** Start Data in this exercise **
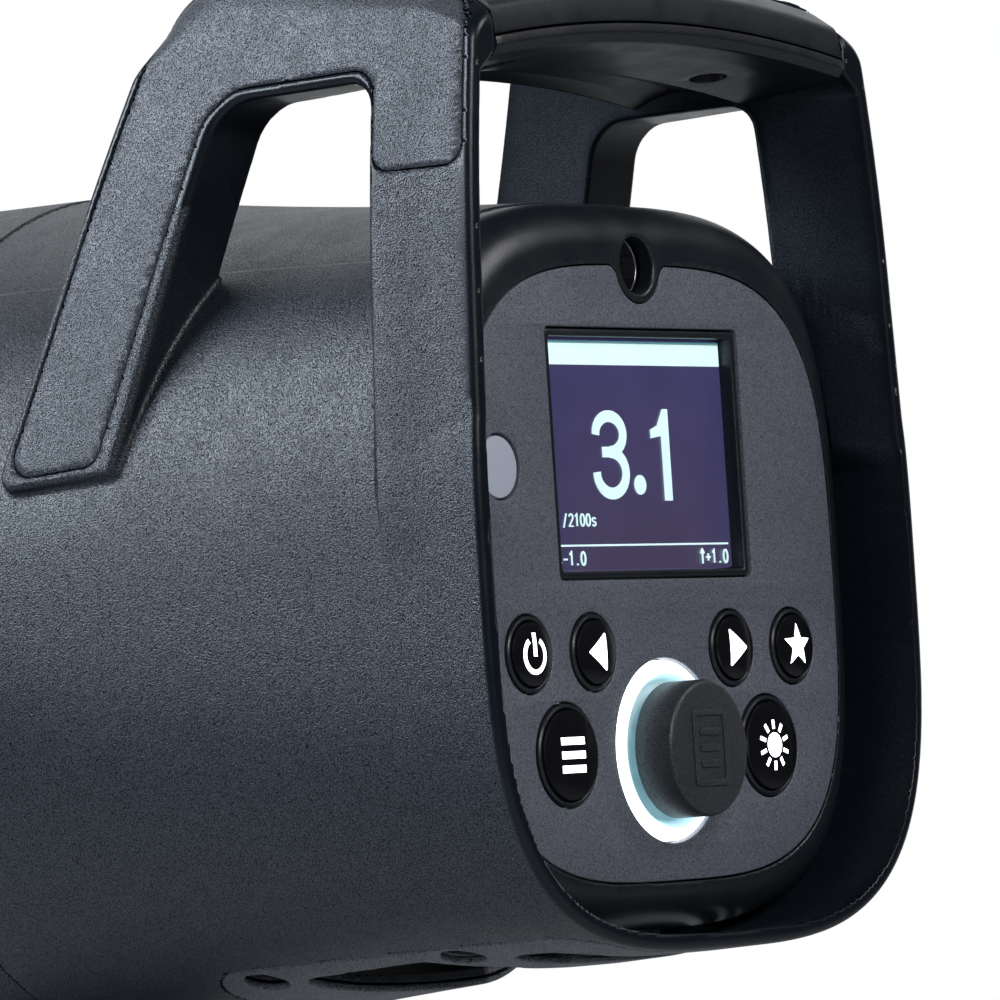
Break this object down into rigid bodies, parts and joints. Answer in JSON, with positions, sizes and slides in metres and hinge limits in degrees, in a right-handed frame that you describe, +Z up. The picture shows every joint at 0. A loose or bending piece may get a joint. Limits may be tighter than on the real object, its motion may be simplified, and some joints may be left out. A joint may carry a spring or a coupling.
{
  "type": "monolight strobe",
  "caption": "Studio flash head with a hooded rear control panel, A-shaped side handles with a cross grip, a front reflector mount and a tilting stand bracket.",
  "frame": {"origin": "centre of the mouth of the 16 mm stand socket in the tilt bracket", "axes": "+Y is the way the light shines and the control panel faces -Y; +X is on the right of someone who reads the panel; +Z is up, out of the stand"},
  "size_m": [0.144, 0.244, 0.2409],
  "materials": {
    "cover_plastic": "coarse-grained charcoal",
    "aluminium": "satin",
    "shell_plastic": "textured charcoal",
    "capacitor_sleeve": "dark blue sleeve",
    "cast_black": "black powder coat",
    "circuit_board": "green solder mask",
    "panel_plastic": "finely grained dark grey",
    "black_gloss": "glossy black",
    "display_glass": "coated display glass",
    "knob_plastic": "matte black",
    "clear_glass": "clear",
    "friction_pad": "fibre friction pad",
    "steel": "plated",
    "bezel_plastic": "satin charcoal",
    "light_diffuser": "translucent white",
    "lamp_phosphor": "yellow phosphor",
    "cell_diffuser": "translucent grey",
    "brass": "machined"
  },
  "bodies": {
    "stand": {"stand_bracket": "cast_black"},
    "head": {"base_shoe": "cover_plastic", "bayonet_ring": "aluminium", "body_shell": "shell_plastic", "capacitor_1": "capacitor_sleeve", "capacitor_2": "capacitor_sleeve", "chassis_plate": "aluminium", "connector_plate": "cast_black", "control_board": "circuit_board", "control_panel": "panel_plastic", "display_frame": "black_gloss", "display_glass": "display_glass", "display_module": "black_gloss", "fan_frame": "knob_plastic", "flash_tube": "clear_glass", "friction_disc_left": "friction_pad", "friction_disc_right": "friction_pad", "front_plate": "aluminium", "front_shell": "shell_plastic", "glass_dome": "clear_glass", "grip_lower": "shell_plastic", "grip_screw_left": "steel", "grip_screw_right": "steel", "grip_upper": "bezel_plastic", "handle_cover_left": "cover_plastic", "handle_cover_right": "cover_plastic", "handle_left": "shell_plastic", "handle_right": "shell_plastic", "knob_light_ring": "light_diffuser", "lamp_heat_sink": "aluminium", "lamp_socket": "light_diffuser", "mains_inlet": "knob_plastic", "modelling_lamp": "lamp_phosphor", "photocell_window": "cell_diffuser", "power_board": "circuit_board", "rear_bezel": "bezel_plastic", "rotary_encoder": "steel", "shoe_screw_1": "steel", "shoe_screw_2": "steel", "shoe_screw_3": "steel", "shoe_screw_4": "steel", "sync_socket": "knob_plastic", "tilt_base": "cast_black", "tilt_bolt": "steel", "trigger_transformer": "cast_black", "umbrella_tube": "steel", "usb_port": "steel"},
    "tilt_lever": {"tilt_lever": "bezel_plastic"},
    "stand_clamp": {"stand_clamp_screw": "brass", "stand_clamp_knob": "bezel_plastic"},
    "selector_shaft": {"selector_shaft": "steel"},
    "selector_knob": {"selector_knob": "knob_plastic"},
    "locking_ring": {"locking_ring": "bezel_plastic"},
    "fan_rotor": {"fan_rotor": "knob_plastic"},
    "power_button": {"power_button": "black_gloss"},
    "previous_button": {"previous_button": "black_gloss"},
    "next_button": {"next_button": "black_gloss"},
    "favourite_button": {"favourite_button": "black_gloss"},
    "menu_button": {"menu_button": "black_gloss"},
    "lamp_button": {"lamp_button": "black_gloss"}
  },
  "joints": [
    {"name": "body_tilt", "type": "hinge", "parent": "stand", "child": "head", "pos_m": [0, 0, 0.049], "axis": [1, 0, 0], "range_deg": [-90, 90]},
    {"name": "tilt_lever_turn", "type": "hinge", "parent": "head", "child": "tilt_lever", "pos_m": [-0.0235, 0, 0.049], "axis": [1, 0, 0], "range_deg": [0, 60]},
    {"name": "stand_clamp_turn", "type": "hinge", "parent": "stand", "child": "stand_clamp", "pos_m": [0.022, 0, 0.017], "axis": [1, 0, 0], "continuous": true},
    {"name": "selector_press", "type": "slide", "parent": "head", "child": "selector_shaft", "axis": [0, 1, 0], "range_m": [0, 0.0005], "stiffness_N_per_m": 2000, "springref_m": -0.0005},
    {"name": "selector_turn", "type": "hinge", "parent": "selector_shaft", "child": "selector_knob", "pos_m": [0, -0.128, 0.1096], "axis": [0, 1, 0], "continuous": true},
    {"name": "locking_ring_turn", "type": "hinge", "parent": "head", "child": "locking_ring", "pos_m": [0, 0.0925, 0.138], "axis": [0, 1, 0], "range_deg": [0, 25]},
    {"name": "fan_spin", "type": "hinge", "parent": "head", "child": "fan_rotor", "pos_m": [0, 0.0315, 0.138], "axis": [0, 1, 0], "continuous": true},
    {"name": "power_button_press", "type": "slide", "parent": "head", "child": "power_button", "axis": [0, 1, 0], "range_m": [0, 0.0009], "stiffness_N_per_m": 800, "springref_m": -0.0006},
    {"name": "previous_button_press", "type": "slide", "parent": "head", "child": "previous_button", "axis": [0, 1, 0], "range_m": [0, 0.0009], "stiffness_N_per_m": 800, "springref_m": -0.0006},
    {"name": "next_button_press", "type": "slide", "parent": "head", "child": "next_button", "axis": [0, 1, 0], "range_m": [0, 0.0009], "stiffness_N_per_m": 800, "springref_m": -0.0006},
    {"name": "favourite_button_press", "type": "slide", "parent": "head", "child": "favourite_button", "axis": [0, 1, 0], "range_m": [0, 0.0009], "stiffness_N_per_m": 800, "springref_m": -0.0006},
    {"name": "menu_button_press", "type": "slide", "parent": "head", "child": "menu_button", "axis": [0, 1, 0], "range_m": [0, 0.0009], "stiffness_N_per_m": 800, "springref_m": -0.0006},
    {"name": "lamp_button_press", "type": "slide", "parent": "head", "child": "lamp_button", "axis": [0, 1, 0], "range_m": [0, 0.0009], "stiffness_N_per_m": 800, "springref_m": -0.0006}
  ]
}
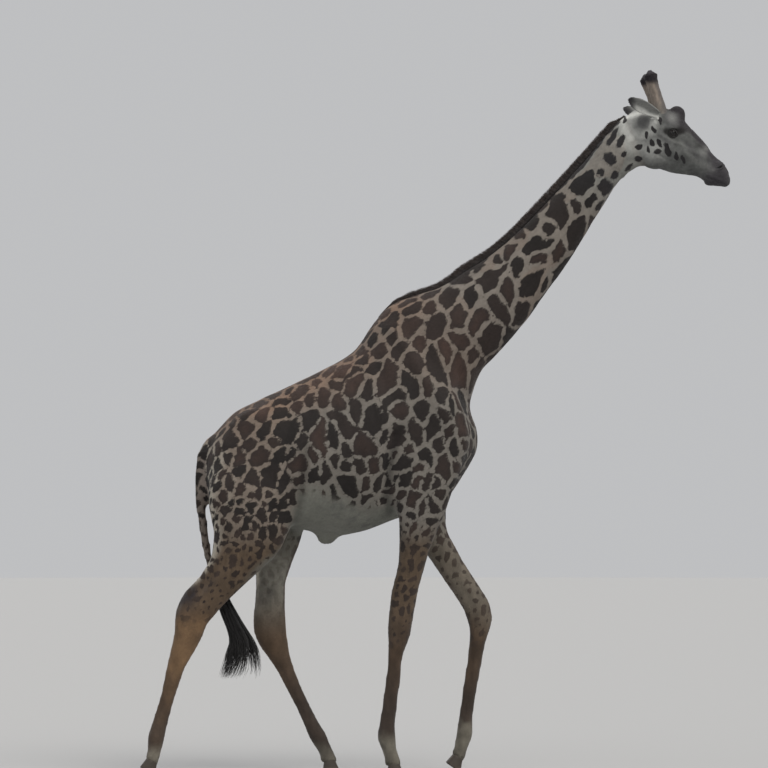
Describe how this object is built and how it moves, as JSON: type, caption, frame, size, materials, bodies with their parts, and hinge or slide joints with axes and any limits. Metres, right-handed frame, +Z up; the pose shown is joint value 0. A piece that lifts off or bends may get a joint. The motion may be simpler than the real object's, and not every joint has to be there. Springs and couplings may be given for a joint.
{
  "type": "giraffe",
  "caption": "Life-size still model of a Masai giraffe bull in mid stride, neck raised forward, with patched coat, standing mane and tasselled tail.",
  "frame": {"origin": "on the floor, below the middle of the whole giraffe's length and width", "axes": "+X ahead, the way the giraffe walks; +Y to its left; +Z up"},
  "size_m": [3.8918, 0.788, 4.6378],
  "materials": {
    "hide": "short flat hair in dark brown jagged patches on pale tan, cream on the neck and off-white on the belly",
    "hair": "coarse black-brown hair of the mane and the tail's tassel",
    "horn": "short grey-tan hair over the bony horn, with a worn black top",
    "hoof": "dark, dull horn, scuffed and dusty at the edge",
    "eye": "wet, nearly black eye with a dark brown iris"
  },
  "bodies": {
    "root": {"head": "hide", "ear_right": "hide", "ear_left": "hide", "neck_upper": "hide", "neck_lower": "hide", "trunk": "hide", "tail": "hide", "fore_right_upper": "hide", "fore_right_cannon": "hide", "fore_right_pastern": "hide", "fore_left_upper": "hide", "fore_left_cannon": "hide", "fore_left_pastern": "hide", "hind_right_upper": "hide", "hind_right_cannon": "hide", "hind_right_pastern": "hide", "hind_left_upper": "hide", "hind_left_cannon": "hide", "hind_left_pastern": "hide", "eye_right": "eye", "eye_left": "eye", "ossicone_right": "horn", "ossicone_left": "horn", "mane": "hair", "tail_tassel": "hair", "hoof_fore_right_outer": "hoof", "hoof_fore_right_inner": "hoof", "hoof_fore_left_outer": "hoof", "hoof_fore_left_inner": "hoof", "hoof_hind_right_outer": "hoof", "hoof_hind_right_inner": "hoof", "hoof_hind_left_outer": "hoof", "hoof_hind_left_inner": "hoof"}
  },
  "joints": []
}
** End Data in this exercise **
Only lines holding the string "that" are wanted; gather each one from the entries above.

Solution to the exercise ->
Break this object down into rigid bodies, parts and joints. Answer in JSON, with positions, sizes and slides in metres and hinge limits in degrees, in a right-handed frame that you describe, +Z up. The picture shows every joint at 0. A loose or bending piece may get a joint. Limits may be tighter than on the real object, its motion may be simplified, and some joints may be left out. A joint may carry a spring or a coupling.
Describe how this object is built and how it moves, as JSON: type, caption, frame, size, materials, bodies with their parts, and hinge or slide joints with axes and any limits. Metres, right-handed frame, +Z up; the pose shown is joint value 0. A piece that lifts off or bends may get a joint. The motion may be simpler than the real object's, and not every joint has to be there. Springs and couplings may be given for a joint.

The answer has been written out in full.